The extent of Gruber’s involvement with the Nazi Party remains debated. Historian Richard Geehr has argued that Gruber was an early member of the Austrian Nazi Party and suggested that his success with multiple choirs during the Anschluss era would have been impossible without the support of the National Socialist regime.
Journalist Alan Gill has noted that the evidence related to Gruber’s arrest included a document proposing the establishment of an academy under his direction to teach military music, choral singing, folk dancing, and Nazi ceremonial practices.
Gruber himself admitted to some level of involvement in Nazi musical education but insisted that his role had been exaggerated, claiming that he was merely selecting songs for children to sing.

His arrest was also influenced by personal factors. According to Gill, Gruber had an affair with Henrietta Marsh, a key sponsor of the choir in Australia. Marsh reportedly informed authorities of his supposed Nazi ties in retaliation for his shifting romantic interest to her daughter.

After his deportation, Gruber underwent denazification in Austria before resuming his career in music and academia.

=== Academic career in South Africa ===
In 1953, Gruber moved to South Africa to lecture at Rhodes University. In 1955, he was appointed Professor and Head of the Department of Music and Musicology. During his tenure, he significantly expanded the department’s curriculum, introduced new degree programs, and founded the Rhodes University Chamber Choir, which gained international recognition through multiple European tours.

After retiring from Rhodes University in 1972, he was invited to establish the first university music program at the Historically Black University, University of Fort Hare. He developed a syllabus tailored to students with little prior exposure to formal music education and introduced a Bachelor of Pedagogics in Music in 1974.
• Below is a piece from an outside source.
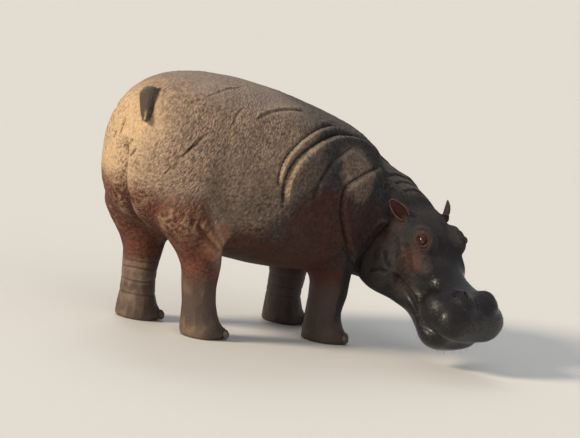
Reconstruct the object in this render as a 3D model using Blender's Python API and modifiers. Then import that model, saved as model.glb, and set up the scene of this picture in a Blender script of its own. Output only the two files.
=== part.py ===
"""An adult hippopotamus, life size, standing with her head lowered and turned to her right.

The body is modelled whole: lofts through measured sections and muscles as ellipsoids, melted
together by a voxel remesh, smoothed and thinned. It is then parted with thin planar cuts into the
pieces a person would name. Eyes, ears, tail and toenails are set into it as solids of their own.
Metres, +Z up, +X towards the front of the body, +Y towards her left.
"""

from collections import namedtuple
from math import cos, pi, radians, sin

import bmesh
import bpy
import numpy as np
from mathutils import Matrix, Vector

# ---------------------------------------------------------------- driving dimensions

CUT = 0.0006  # width of the thin cuts that part the body
SEAT_GAP = 0.0005  # clearance round an eye, ear, nail or tail in its seat

TRUNK_SHARP = 2.3  # how square the trunk's sections are; 2 is an ellipse
TRUNK_WAIST = 0.46  # how high the trunk is widest, from its belly up
RING_POINTS = 40  # points round a section
STEPS = 6  # rings between two measured sections

BEND_START = 0.50  # distance from the rump where the back starts to curve to the right
TRUNK_BEND = radians(18)  # how far the trunk has turned at its front end
NECK_LENGTH = 0.69
NECK_BACK = 0.48  # how far the neck's first section is sunk in the trunk
NECK_PITCH = (radians(6), radians(20))
HEAD_YAW = radians(-90)  # direction of the muzzle, from straight ahead, to her right
HEAD_PITCH = radians(34)  # how far the muzzle points down
HEAD_SCALE = (1.02, 1.10, 1.10)  # length, width and height against the tables below
SKULL_OFFSET = Vector((-0.01, 0.012, 0.132))  # from the neck's last section to the head's origin

TOE_FAN = radians(26)  # angle between neighbouring toes
SOLE_DEPTH = 0.012  # feet are modelled this far below the floor, then cut level

VOXEL = 0.014  # fineness of the remesh that melts the shapes together
SOFTENING = 32  # smoothing passes after it
FINE_SOFTENING = 0.30  # their strength on the head and feet
FINE_THINNING = 0.965  # how readily triangles go there, against 1 on the plain parts
BODY_TRIANGLES = 4700
SHARP_EDGE = radians(50)  # edges sharper than this aren't shaded smooth

Section = namedtuple("Section", "along top bottom half_width")
Level = namedtuple("Level", "height forward half_length half_width")

# Trunk, from the buttocks to the front of the shoulders; heights above the floor.
TRUNK = [
    Section(0.02, 1.08, 0.84, 0.07),
    Section(0.05, 1.20, 0.74, 0.18),
    Section(0.12, 1.31, 0.64, 0.28),
    Section(0.28, 1.40, 0.56, 0.385),
    Section(0.52, 1.435, 0.49, 0.475),
    Section(0.80, 1.42, 0.42, 0.540),
    Section(1.08, 1.37, 0.38, 0.565),
    Section(1.34, 1.305, 0.37, 0.54),
    Section(1.56, 1.235, 0.39, 0.46),
    Section(1.72, 1.16, 0.43, 0.37),
    Section(1.84, 1.05, 0.50, 0.26),
]

# The neck's sections inside the shoulders and inside the skull, about its own line.
NECK_START = Section(0, 0.45, -0.42, 0.46)
NECK_END = Section(0, 0.28, -0.29, 0.27)

# Head, from behind the ears to the lips, in its own frame: along the muzzle, up, and half width.
SKULL = [
    Section(-0.12, 0.05, -0.20, 0.15),
    Section(-0.05, 0.095, -0.24, 0.20),
    Section(0.05, 0.120, -0.26, 0.215),
    Section(0.15, 0.115, -0.26, 0.200),
    Section(0.25, 0.095, -0.22, 0.175),
    Section(0.35, 0.060, -0.19, 0.140),
    Section(0.44, 0.035, -0.17, 0.125),
    Section(0.53, 0.030, -0.18, 0.165),
    Section(0.61, 0.045, -0.185, 0.210),
    Section(0.69, 0.045, -0.180, 0.235),
    Section(0.755, 0.015, -0.160, 0.215),
    Section(0.795, -0.045, -0.13, 0.15),
]
JAW = [
    Section(-0.08, -0.10, -0.28, 0.13),
    Section(0.00, -0.10, -0.36, 0.20),
    Section(0.12, -0.10, -0.385, 0.215),
    Section(0.26, -0.10, -0.335, 0.165),
    Section(0.40, -0.10, -0.295, 0.145),
    Section(0.52, -0.10, -0.290, 0.170),
    Section(0.62, -0.10, -0.300, 0.200),
    Section(0.69, -0.11, -0.285, 0.190),
    Section(0.735, -0.14, -0.235, 0.12),
]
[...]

To address the student's lack of prior formal music education,
Gruber wrote a manual in 1974, From Tonic Solfa to Staff Notation, specifically to address the Fort
Hare students’ unfamiliarity with staff notation. Music scholar Jeffrey Brukman has argued that Gruber’s progressive efforts to provide Black students with the knowledge of staff notation, which would have granted them access to “greater musical and professional opportunities”, was “laudable for its time”, especially considering that apartheid’s separate development and Bantu education policies did not typically “favour promoting strong educational possibilities – especially Western-styled education – for Black South Africans”. However, the book’s radical potential is diminished by Gruber’s paternalistic tone and his belief in the “superiority of Western music and culture”, which manifest in statements mentioning the need for African musicians to understand staff notation in order to “contribute to the music of the world” and develop their own music.

== Contributions to music education ==
Gruber’s philosophy of music education emphasized accessibility, advocating that music should be taught to all children rather than only the talented few. His approach was influenced by Carl Orff and Zoltán Kodály. He also played a key role in debates about South African music education during the 1960s and 1970s.

== Compositions ==
Gruber composed extensively, particularly in the choral genre. His works include:
- Missa in Honorem Sanctorum Innocentium Tribus Paribus Vocibus (1940)
- Missa Brevis in Honorem Sanctae Sophiae Matris (1948)
- Terra Nova (1963)
- Ukucula Ematola (1965)
- Izango ZakwaNtu (1968), which blended African musical structures with Western classical techniques.

== Legacy ==
Gruber’s contributions to South African music education, particularly in higher education and choral traditions, left a lasting impact. His integration of African and Western music remains influential in South African music curricula. He died in 1979 in Fort Beaufort, Cape Province.